It was a difficult time for the former matrons of Edwardian society, the previous leaders of fashion whose style of dressing became as passé as their rounded figures and older faces. More youthful women who could party all night and carry the boyish fashions well were all the rage.

The slender flat- chested tanned body and face of a 15 year old became the desired silhouette of the bright young things of the 1920s. 1

Women’s fashion in the early 1900s highlighted the silhouette of the mature, full-figured body. Low busts and curvy hips were flaunted by the dress styles of the era... From 1910 until the start of the First World War in 1914, fashion continued to move toward slimmer, narrower silhouettes that emphasized flat busts and slim hips . Bustles and trains were removed from dresses, as fashion designers played with the length of skirts to reveal enticing new areas of skin. 2

and of course, as we've seen, this is also the period during which the influence of japonisme on fashion became the most evident. women and fashion designers were suddenly looking at young idealized japanese courtesans with a new eye. but this new audience for the ukiyo-e may not have understood that they were seeing through the artists' eyes as well.

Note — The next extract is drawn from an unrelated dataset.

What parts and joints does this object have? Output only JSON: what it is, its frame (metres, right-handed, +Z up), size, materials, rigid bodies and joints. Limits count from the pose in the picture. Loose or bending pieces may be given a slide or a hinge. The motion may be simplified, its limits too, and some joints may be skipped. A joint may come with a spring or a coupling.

Suzuki Harunobu (1725-1770) was the first artist to use the technique of full color printing. He popularized a new aesthetic in female beauty—that of a delicate, ethereal, childlike woman... Torii Kiyonaga (1752-1815) focused on bijin-ga (pretty women). His women are stately and statuesque. They are more realistic than Harunobu's, but are still impossibly tall and elegant. His faces exhibit a high degree of idealism and are often indistinguishable from each other.

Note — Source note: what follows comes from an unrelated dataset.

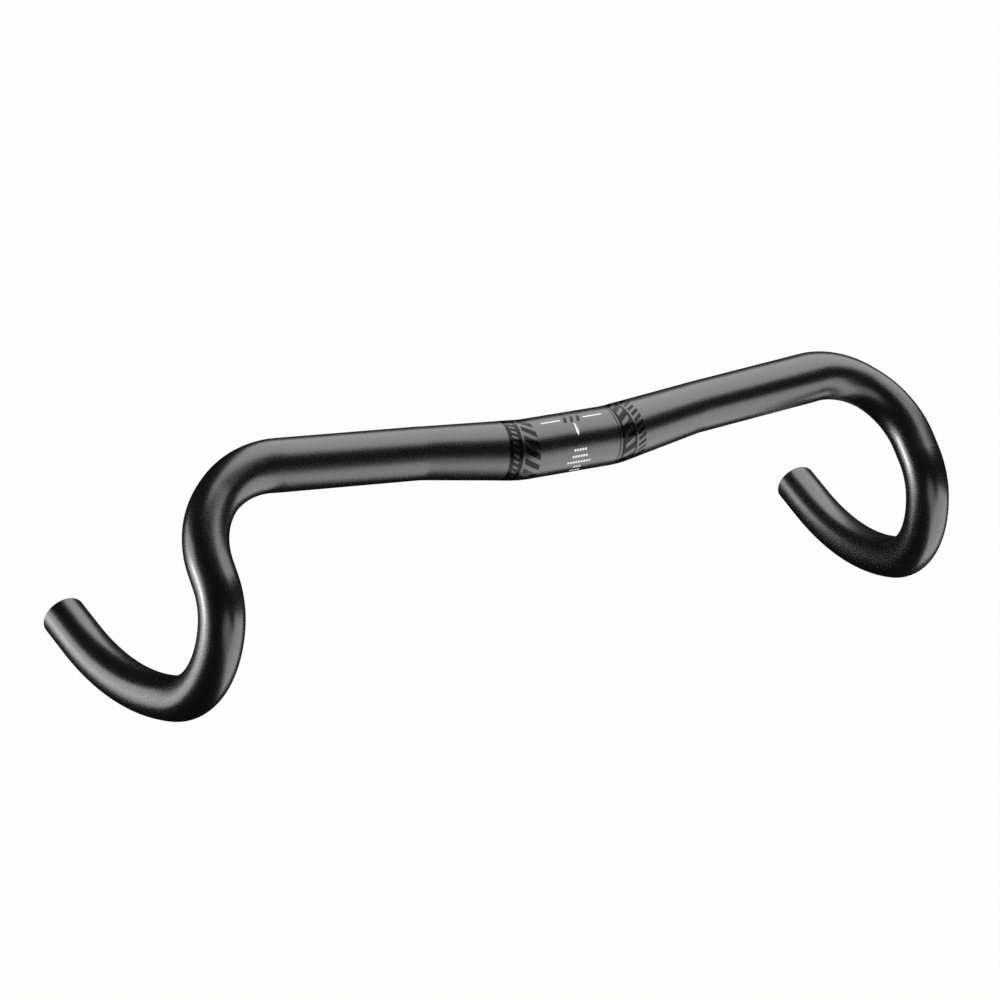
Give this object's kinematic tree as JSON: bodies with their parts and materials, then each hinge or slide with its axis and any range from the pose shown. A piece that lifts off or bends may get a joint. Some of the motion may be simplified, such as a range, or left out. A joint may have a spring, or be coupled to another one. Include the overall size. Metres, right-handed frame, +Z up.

Kitagawa Utamaro (1750-1806): Utamaro worked mainly with bijin-ga, his prints dominating the Ukiyo-e scene in the 1790s. He took Kiyonaga's female type to its elegant extreme. His were tall, full-bodied women with large oval heads. Utamaro depicted these women on a monumental scale, often delighting in bringing the figure forward and focusing on enlarged heads and torsos. 3

so i begin to wonder, putting this all together in my head...: were we seeing, in the 20s, evidence of women's "new freedom," as the new look is often attributed to, or yet another sample of japonisme?

are we still punishing ourselves for having edwardian bodies in a "modern" world due to the fancies of japanese printmakers from over 200 years ago?

as we've seen, we were quick and happy to emulate the japanese clothing, and perhaps we were also inviting in their bodies as well. many of us in the west are from, or have ancestors from, european peasant stock, inheriting bodies as far from the stereotyped (let alone the idealized) japanese body as a body could be. in inviting in these body images, we were also welcoming decades of frustration and self-hatred.